Give the data again, word for word.

DATA SHOWN:
- - - - -
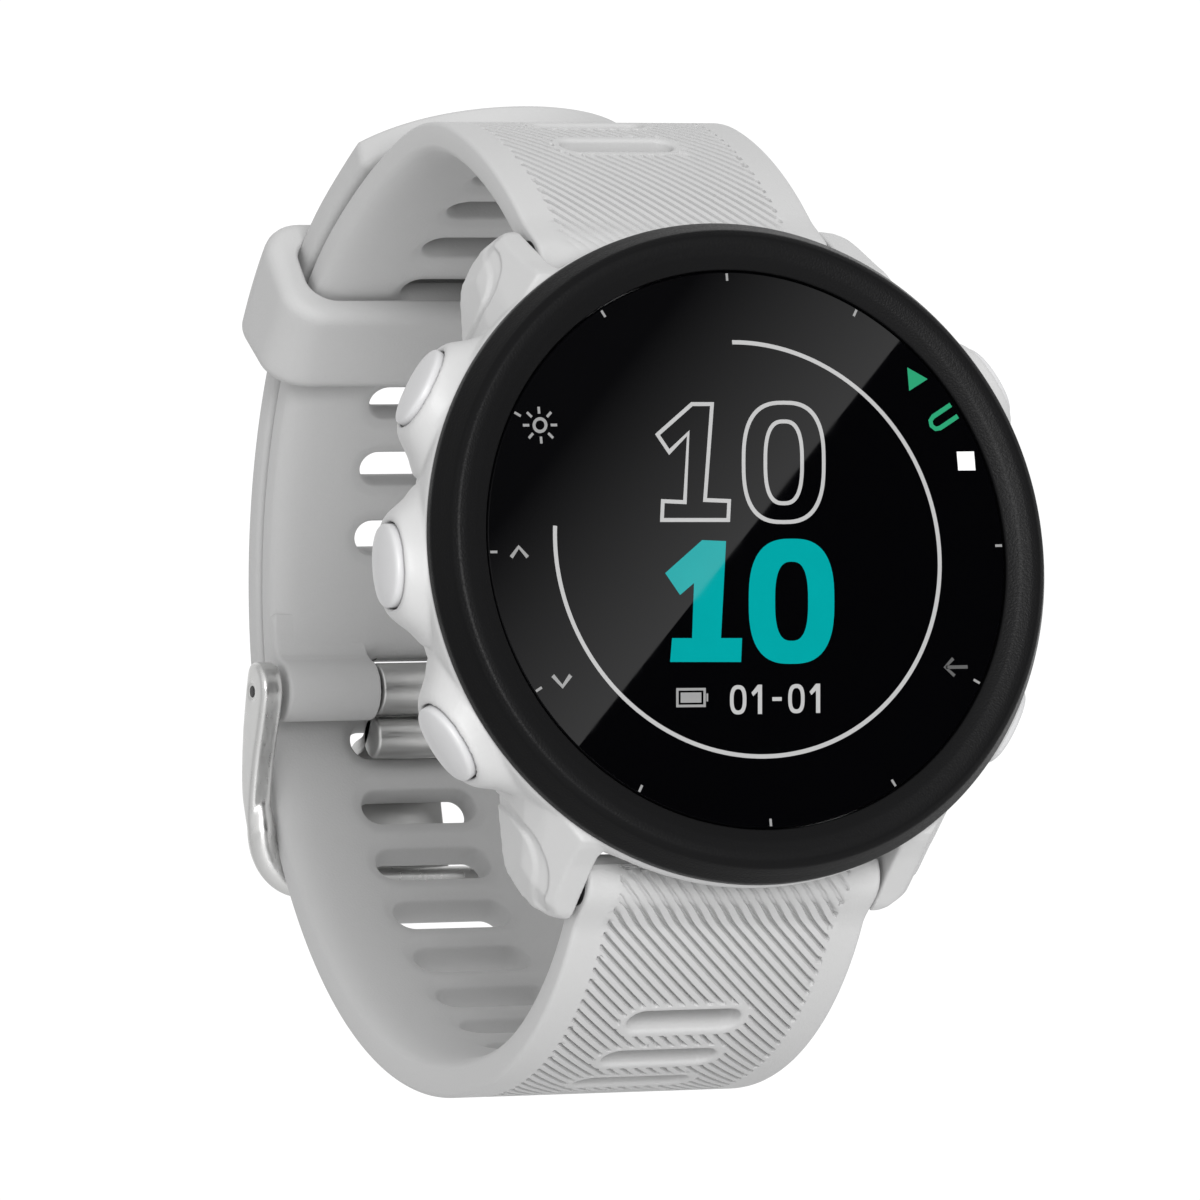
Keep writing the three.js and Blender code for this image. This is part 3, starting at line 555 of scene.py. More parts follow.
def ribbed_points(slots, ribs, low, high):
    """Where the outer face is finely meshed: along the ribs, beside them and round the slots."""
    start, end = ribs[2:4]
    lattice = rib_lattice(ribs)
    found = [lattice[slot_distance(*lattice.T, slots) > SLOT_BORDER + 0.05]]
    ends = np.arange(start, end, 0.1)
    for way in (-1, 1):
        for d in (-0.07, 0.07):
            found.append(np.c_[np.full(len(ends), way * (RIB_HALF + d)), ends])
    straight_half = (SLOT_LENGTH - SLOT_WIDTH) / 2
    straight = np.linspace(-straight_half, straight_half, 58)
    for at in slots:
        if start < at < end:
            for d in (0.3, 0.43):
                found.append(slot_outline(at, -d, 36))
                for way in (-1, 1):
                    found.append(np.c_[straight, np.full(58, at + way * (SLOT_WIDTH / 2 + d))])
    plain = grid(9.4, 20, low + 0.4, high - 0.3, 0.8)
    x, s = plain.T
    ribbed = (s > start) & (s < end) & (np.abs(x) < RIB_HALF + 0.2)
    found.append(plain[~ribbed & (slot_distance(x, s, slots) + SLOT_TAPER > 0.2)])
    return np.concatenate(found)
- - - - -
FULL OUTPUT:
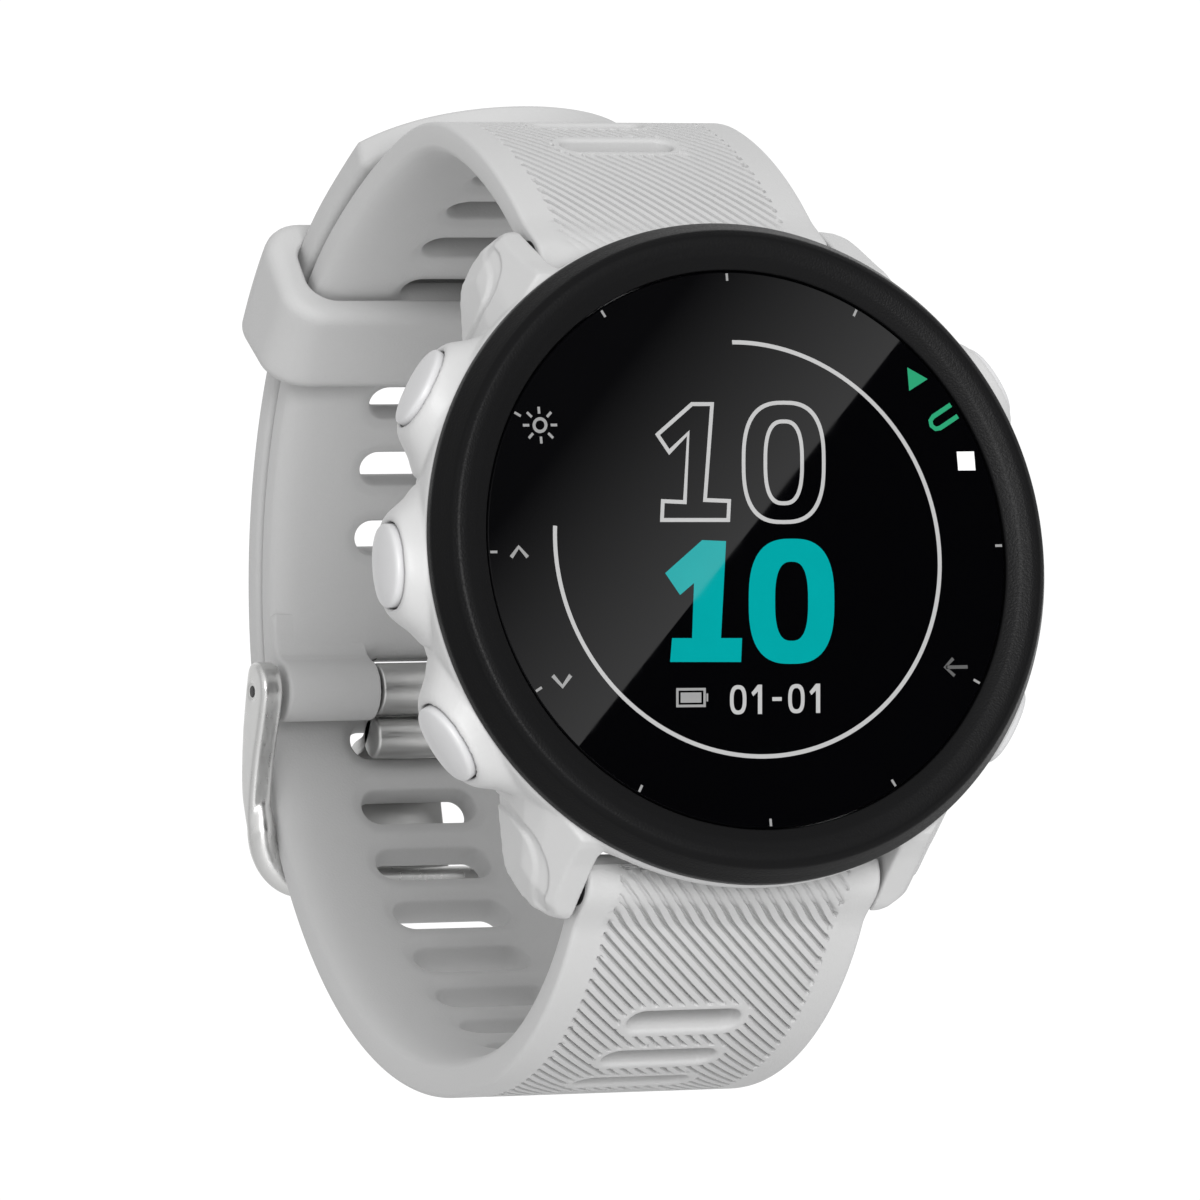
Keep writing the three.js and Blender code for this image. This is part 3, starting at line 555 of scene.py. More parts follow.
def ribbed_points(slots, ribs, low, high):
    """Where the outer face is finely meshed: along the ribs, beside them and round the slots."""
    start, end = ribs[2:4]
    lattice = rib_lattice(ribs)
    found = [lattice[slot_distance(*lattice.T, slots) > SLOT_BORDER + 0.05]]
    ends = np.arange(start, end, 0.1)
    for way in (-1, 1):
        for d in (-0.07, 0.07):
            found.append(np.c_[np.full(len(ends), way * (RIB_HALF + d)), ends])
    straight_half = (SLOT_LENGTH - SLOT_WIDTH) / 2
    straight = np.linspace(-straight_half, straight_half, 58)
    for at in slots:
        if start < at < end:
            for d in (0.3, 0.43):
                found.append(slot_outline(at, -d, 36))
                for way in (-1, 1):
                    found.append(np.c_[straight, np.full(58, at + way * (SLOT_WIDTH / 2 + d))])
    plain = grid(9.4, 20, low + 0.4, high - 0.3, 0.8)
    x, s = plain.T
    ribbed = (s > start) & (s < end) & (np.abs(x) < RIB_HALF + 0.2)
    found.append(plain[~ribbed & (slot_distance(x, s, slots) + SLOT_TAPER > 0.2)])
    return np.concatenate(found)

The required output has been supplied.